2.2.5 Net Trade
Edexcel A-Level Economics (9EC0) | Theme 2.2.5
Definition
Net trade is exports minus imports (X - M), which is a key component of aggregate demand.
A surplus, where \( X > M \), adds to aggregate demand.
A deficit, where \( X < M \), subtracts from aggregate demand.
Key Influences on Net Trade
Real Incomes
Rising UK real incomes: Increase demand for imports as consumers buy more goods, including goods from abroad. This tends to worsen the trade balance.
Rising real incomes abroad: Increase demand for UK exports and so improve the trade balance.
Exchange Rates
- Appreciation of pound sterling: UK exports become more expensive for foreign buyers, while imports become cheaper for UK consumers. This is likely to worsen the trade balance.
- Depreciation of pound sterling: UK exports become cheaper for foreign buyers, while imports become more expensive for UK consumers. This is likely to improve the trade balance.
State of the World Economy
Strong global growth: Boosts demand for UK exports and can improve the trade balance.
Global recession: Reduces demand for UK exports and can worsen the trade balance.
Protectionism
An increase in protectionism, such as tariffs or quotas, can make imports more expensive or restricted and may reduce them.
However, protectionism often leads to retaliation, which can harm exports. The overall effect is uncertain and may reduce total trade volumes.
Non-Price Factors
Quality, design, reliability, and marketing all affect the competitiveness of UK goods relative to foreign alternatives. Strong non-price competitiveness helps exports.

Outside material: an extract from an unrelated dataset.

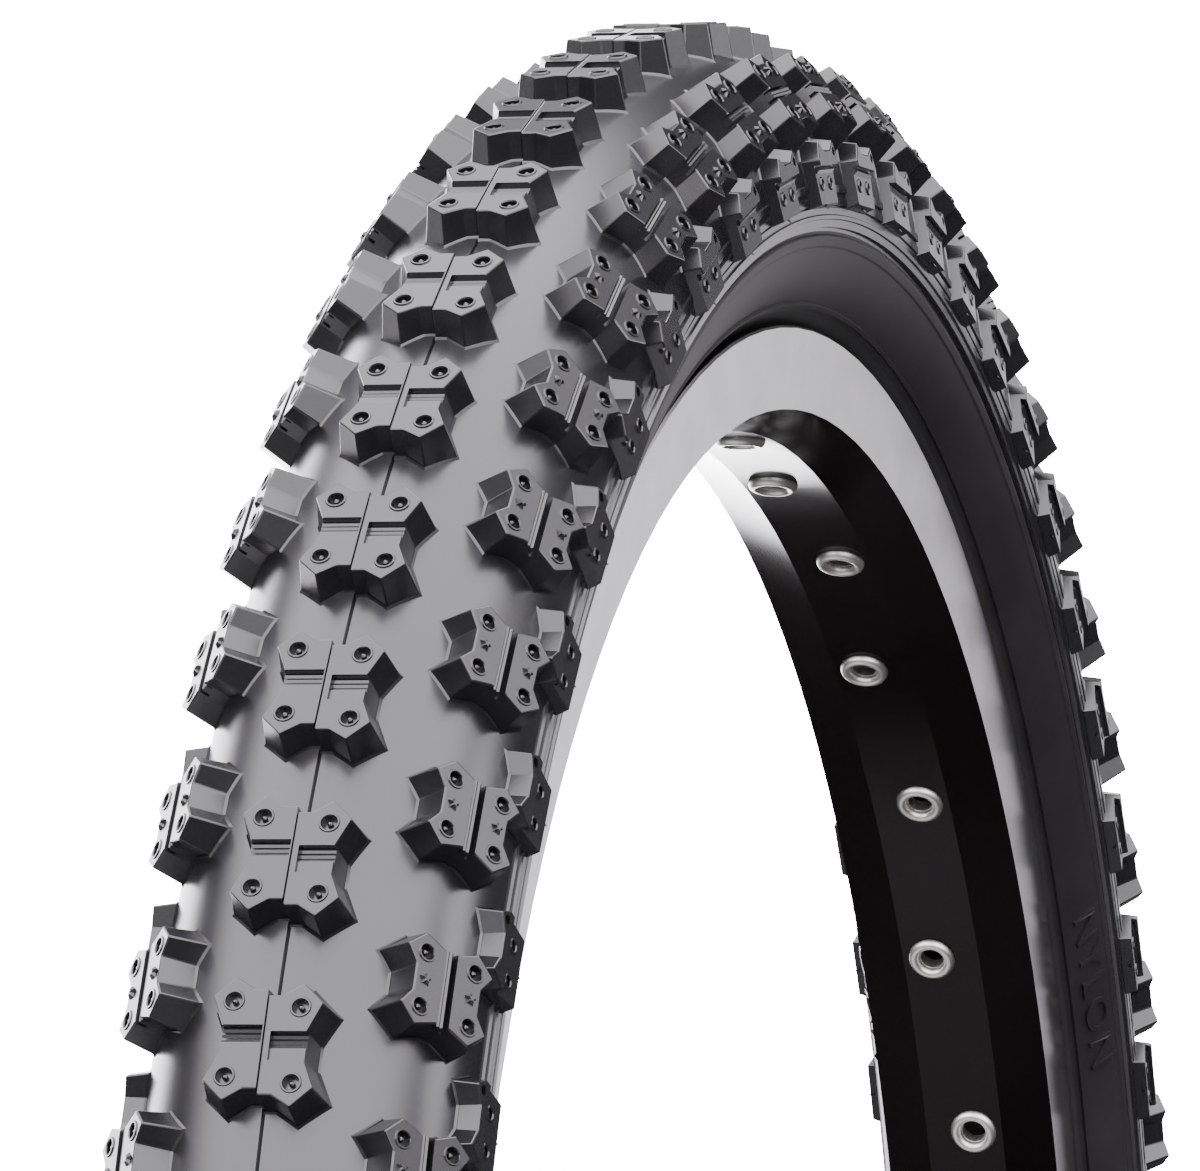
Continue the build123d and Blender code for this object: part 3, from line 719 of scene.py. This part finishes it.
def dress():
    """Materials for the CAD pieces that are shown as they are."""
    finish = {
        "rim": RIM,
        "rim_tape": TAPE,
        "chafer_left": CHAFER,
        "chafer_right": CHAFER,
        "casing_ply_outer": CLOTH,
        "casing_ply_inner": CLOTH,
        "bead_wire_left": STEEL,
        "bead_wire_right": STEEL,
        "inner_tube": TUBE,
        "valve_jacket": TUBE,
        "valve_core_seal": TUBE,
        "valve_cap_seal": TUBE,
        "valve_stem": BRASS,
        "valve_core_barrel": BRASS,
        "valve_core_pin": BRASS,
        "valve_core_gasket": GASKET,
        "valve_core_spring": STEEL,
        "valve_cap": CAP,
    }
    for node, material in finish.items():
        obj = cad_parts[node]
        obj.data.materials.clear()
        obj.data.materials.append(material)
    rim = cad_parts["rim"].data
    rim.materials.append(SILVER)
    wall = (RIM_HALF_WIDTH - RIM_WALL_LEAN) * MM
    for face in rim.polygons:
        face.material_index = int(min(abs(rim.vertices[v].co.y) for v in face.vertices) > wall)


# ---- camera, floor and light --------------------------------------------------------
CAMERA_PLACE = (-1.3821, -0.34896, 0.16365)
CAMERA_TURNS = (14.776, 0.283, -0.466)     # yaw, pitch and roll in degrees
CAMERA_LENS = 287.4
CAMERA_SENSOR = 36.0


def make_camera():
    yaw, pitch, roll = (math.radians(a) for a in CAMERA_TURNS)
    place = Vector(CAMERA_PLACE)
    level = Vector((math.cos(yaw), math.sin(yaw), 0.0)) * math.cos(pitch)
    ahead = level + Vector((0.0, 0.0, math.sin(pitch)))
    flat = ahead.cross(Vector((0, 0, 1))).normalized()
    upright = flat.cross(ahead)
    right = flat * math.cos(roll) + upright * math.sin(roll)
    up = upright * math.cos(roll) - flat * math.sin(roll)
    camera = bpy.data.objects.new("camera", bpy.data.cameras.new("camera"))
    camera.data.lens = CAMERA_LENS
    camera.data.sensor_width = CAMERA_SENSOR
    camera.data.clip_start = 0.05
    camera.data.clip_end = 50.0
    turn = Matrix((right, up, -ahead)).transposed().to_4x4()
    camera.matrix_world = Matrix.Translation(place) @ turn
    bpy.context.scene.collection.objects.link(camera)
    bpy.context.scene.camera = camera


def make_floor():
    signs = ((-1, -1), (1, -1), (1, 1), (-1, 1))
    corners = [(x * FLOOR_HALF, y * FLOOR_HALF, FLOOR_Z) for x, y in signs]
    floor = to_object((corners, [(0, 1, 2, 3)]), "floor")
    paper = plastic("floor_paper", (0.80, 0.80, 0.80), (0.84, 0.84, 0.84), 0.9, 3)
    floor.data.materials.append(paper)
    floor.visible_glossy = False


def make_world():
    """Studio surroundings: soft discs of light, dim everywhere else."""
    world = bpy.data.worlds.new("studio")
    world.use_nodes = True
    bpy.context.scene.world = world
    tree = world.node_tree
    back = tree.nodes["Background"]
    back.inputs["Color"].default_value = STUDIO_TINT
    place = tree.nodes.new("ShaderNodeTexCoord")

    def lobe(direction, inner, outer, strength):
        """Soft disc of light round a direction, full within 'inner' degrees of it."""
        dot = tree.nodes.new("ShaderNodeVectorMath")
        dot.operation = "DOT_PRODUCT"
        dot.inputs[1].default_value = Vector(direction).normalized()
        link(tree, place.outputs["Generated"], dot.inputs[0])
        reach = tree.nodes.new("ShaderNodeMapRange")
        reach.interpolation_type = "SMOOTHSTEP"
        reach.inputs["From Min"].default_value = math.cos(math.radians(outer))
        reach.inputs["From Max"].default_value = math.cos(math.radians(inner))
        reach.inputs["To Max"].default_value = strength
        link(tree, dot.outputs["Value"], reach.inputs["Value"])
        return reach.outputs["Result"]

    total = None
    for args in WORLD_LOBES:
        add = tree.nodes.new("ShaderNodeMath")
        add.operation = "ADD"
        add.inputs[0].default_value = AMBIENT
        if total is not None:
            link(tree, total, add.inputs[0])
        link(tree, lobe(*args), add.inputs[1])
        total = add.outputs[0]
    rays = tree.nodes.new("ShaderNodeLightPath")
    seen = tree.nodes.new("ShaderNodeMix")
    link(tree, rays.outputs["Is Camera Ray"], seen.inputs["Factor"])
    link(tree, total, seen.inputs["A"])
    seen.inputs["B"].default_value = SEEN_WORLD
    link(tree, seen.outputs["Result"], back.inputs["Strength"])


# (direction, full within degrees, gone beyond degrees, strength): overhead, right side,
# behind the wheel, behind it to the left, behind it low down, and a weak one below
WORLD_LOBES = [
    ((-0.34, -0.06, 0.94), 52, 74, 4.7),
    ((0.36, -0.88, 0.31), 7, 13, 5.0),
    ((0.98, -0.10, -0.02), 9, 14, 1.7),
    ((0.80, 0.60, 0.05), 18, 32, 11.0),
    ((0.90, 0.33, -0.33), 7, 15, 15.0),
    ((-0.45, 0.22, -0.865), 15, 42, 0.9),
]
AMBIENT = 0.08
STUDIO_TINT = (1.0, 0.97, 1.03, 1.0)

make_camera()
make_floor()
make_world()
make_casing()
make_blocks()
make_lettering()
make_eyelets()
dress()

Critical Analysis: The Marshall-Lerner Condition and J-Curve
The effect of an exchange rate change depends on price elasticity of demand (PED).

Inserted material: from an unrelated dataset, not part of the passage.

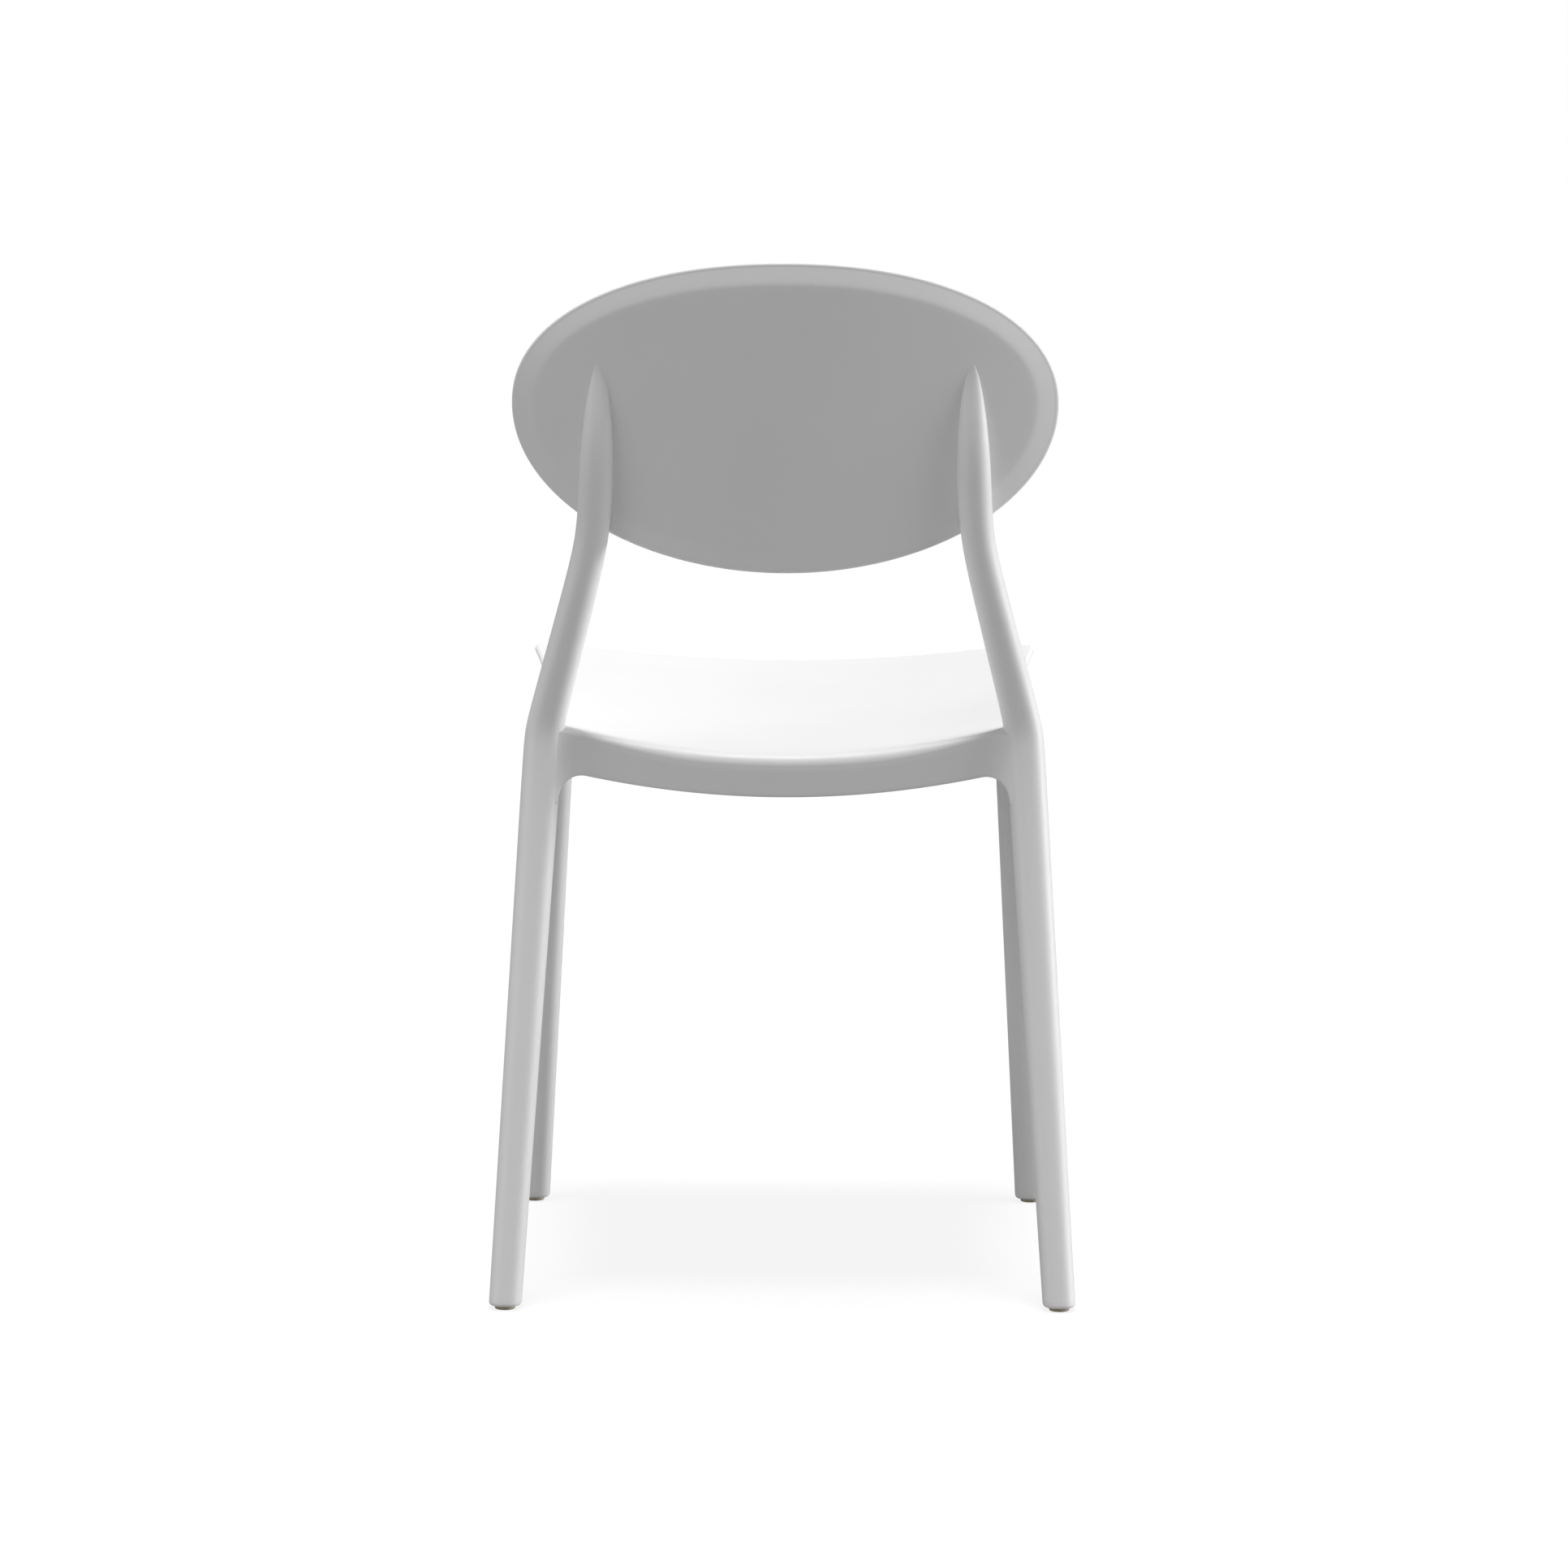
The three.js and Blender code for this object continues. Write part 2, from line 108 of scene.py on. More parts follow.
# Angles round a leg's section between which the apron's sweep can touch it, and how many times the
# range is halved to find the place
TOUCH_LOWEST = 0.15
TOUCH_HIGHEST = math.pi / 2 - 0.1
HALVINGS = 24

# Ribs under the seat
RIB_HALF_THICKNESS = 1.6 * MM
RIB_DEPTH = 16 * MM
RIB_SINK = 1.5 * MM
RIB_SIDE_POWER = 0.3
RIB_EDGE_POWER = 0.25
RIB_ROOT_TAPER = 1.25
RIB_FOOT_TAPER = 0.85

# Back panel
BACK_BOX_LOW, BACK_BOX_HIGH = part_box("backrest_panel")
BACK_HALF_WIDTH = BACK_BOX_HIGH.x
BACK_UPPER = 112 * MM
BACK_LOWER = BACK_BOX_HIGH.z - BACK_BOX_LOW.z - BACK_UPPER
BACK_WIDEST_Z = BACK_BOX_HIGH.z - BACK_UPPER
BACK_LEAN = 0.2
BACK_CURVE_RADIUS = 640 * MM
BACK_SETBACK = 50 * MM
BACK_THICKNESS = 7 * MM
UPPER_OVAL_POWER = 2.15
RIM_WIDTH = 17 * MM
RIM_DROP = 4.5 * MM
RIM_SOFTNESS = 2.2 * MM
EDGE_ROUND = 2.6 * MM

# Rear uprights and front legs
FOOT_Z = low("rear_leg_left").z
FOOT_ROUND = 2.5 * MM
KNEE_Z = high("rear_leg_left").z
KNEE_INSET = 8 * MM
KNEE_DIAMETER = 30.5 * MM
REAR_FOOT_DIAMETER = 25.6 * MM
REAR_LEG_SPLAY = 29 * MM
NECK_X = 147.5 * MM
NECK_DROP = 102 * MM
NECK_DIAMETER = 26.2 * MM
POST_STANDOFF = 3 * MM
TIP_RISE = 35 * MM
TIP_LENGTH = 100 * MM
TIP_NARROWING = 4 * MM
TIP_SINK = 0.8 * MM
TIP_FULLNESS = 0.6
KNEE_SOFTNESS = 11 * MM
NECK_SOFTNESS = 24 * MM
POST_FILLET = 0.4 * MM
POST_FOOT_FILLET = 3 * MM
POST_FRONT_RELIEF = 12 * MM
TIP_FADE = 1.15
FILLET_GROWTH = 40 * MM
FOOT_FADE_REAR_FROM = ROLL_REAR - 4 * MM
FOOT_FADE_REAR_TO = ROLL_REAR + 6 * MM
FOOT_FADE_SIDE = 8 * MM
RELIEF_FROM = 34 * MM
RELIEF_TO = 4 * MM
INSIDE_PANEL = 0.3 * MM
FRONT_CUT_FROM = 60 * MM
LEG_DEPTH_RATIO = 1.1
LEG_SQUARENESS = 2.4
POST_SQUARENESS = 2.05
FRONT_LEG_DIAMETER = 29 * MM
FRONT_FOOT_DIAMETER = 25 * MM
FRONT_LEG_SPLAY = 23 * MM
FRONT_LEG_RAKE = 8 * MM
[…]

Marshall-Lerner Condition: A depreciation will only improve the trade balance if the PED of exports + PED of imports > 1. If demand is inelastic, lower prices may not generate enough extra demand to increase export revenue or reduce import spending sufficiently.
The J-Curve Effect: In the short run, demand is often inelastic because contracts are fixed and consumers take time to switch. A depreciation may therefore worsen the trade balance at first before improving it in the longer run as demand becomes more elastic.
Exam Preparation
- Direction of Change: Use the AD formula. An increase in net trade, meaning a larger surplus or a smaller deficit, increases AD. A decrease in net trade reduces AD.
- Primary Influence: For the UK, changes in real income, both domestic and global, are often the most important short-run driver of the trade balance.
- Evaluation: Always consider time lags and elasticities when analysing the effect of exchange rate changes. The impact is not immediate.
- Link to Objectives: A persistent trade deficit can conflict with the objective of a balanced current account. Policies to fix it, such as depreciation, may also conflict with low inflation because imports become more expensive.